In his book about Indian art cinema, author John W. Hood noted the film being a departure for Nihalani, who "explores a notably different approach" as evidenced in the film's "microcosmic" scope and "intense and concentrated" style. Hood praised the film as technically "superb", appreciating "Nihalani's genius for ensuring a relationship between actor and camera that is rarely predictable and never static" as well as his "fastidious concern for detail". According to Wood, "Particularly memorable in this film is the consistency of the direction over the remarkably realistic acting, especially in the brilliant performances of the two women, Dimple Kapadia as Sandhya and Mita Vasisht as Prabha".

==Awards==

| Year | Award | Category | Recipients | Result | Ref |
| 1991 | 38th National Film Awards | Best Feature Film in Hindi | Govind Nihalani | Won |  |
| 1991 | 55th Bengal Film Journalists' Association Awards | 5th Best Indian Film | Drishti | Won |  |
| Best Actress (Hindi) | Dimple Kapadia | Won |  |
| Best Supporting Actress (Hindi) | Mita Vasisht | Won |  |

==Legacy==
A 1993 issue of Frontline magazine, writing of Kapadia's win of the National Film Award for Best Actress for Rudaali (1993), suggested that Kapadia should have already earned the award for Drishti. In a review of Rudaali for Cinemaya in the same year, Chidananda Dasgupta made reference to Drishti, calling it "a sort of take-off on Bergman's Scenes From A Marriage" in which Kapadia "proved her fine acting ability" and wrote that in both Drishti and Rudaali, she "carries the film on her fine-boned but sturdy shoulders".

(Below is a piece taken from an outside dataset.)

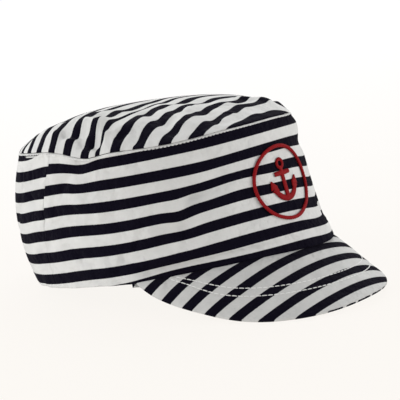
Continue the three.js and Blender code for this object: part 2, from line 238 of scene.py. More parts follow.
def bandRelief(turn, level):
    top = seamHeight(turn)
    below = top - level
    along = nearTurn(turn, 0) * turnLength
    fade = ease(level, 0, bandCut["puffLow"]) * (1 - ease(level / top, bandCut["foldEnd"], 1))
    depth = (bandFoldDepth(turn, level, bandFolds) + bandFoldDepth(turn, level, bandCreases)) * fade
    depth = depth + ripple(along, seamPuckers["waves"]) * np.exp(-below / seamPuckers["reach"])
    hemWave = ripple(along, hemPuckers["waves"]) * np.exp(-level / hemPuckers["reach"])
    depth = depth + hemWave * (1 - tuckShare(turn))
    depth = depth - turnedEdge["out"] * hill(below, turnedEdge["middle"], turnedEdge["span"])
    depth = depth + seamStitches["dent"] * hill(below, seamStitches["inset"], seamStitches["dentSpan"])
    past = pastJoin(turn, level)
    step = np.where(past > 0, joinStep["in"], -joinStep["out"]) * np.exp(-np.abs(past) / joinStep["reach"])
    step = step * mix(joinStep["lowShare"], 1, ease(level, joinStep["growStart"], joinStep["growEnd"]))
    return depth + step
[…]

In 2002, The Tribune listed the film as one of the masterpieces of 1990. In a retrospective review, The Telegraph wrote in 2006 that "Drishti brings up an issue that’s universal". In 2018, the Film Heritage Foundation restored the film's negatives, which were in a poor condition. A 2020 article by Filmfare, listing Kapadia's best films, described the film as "a harsh look at monogamy", and wrote, "Dimple brought out all three facets of Sandhya through her bravura performance".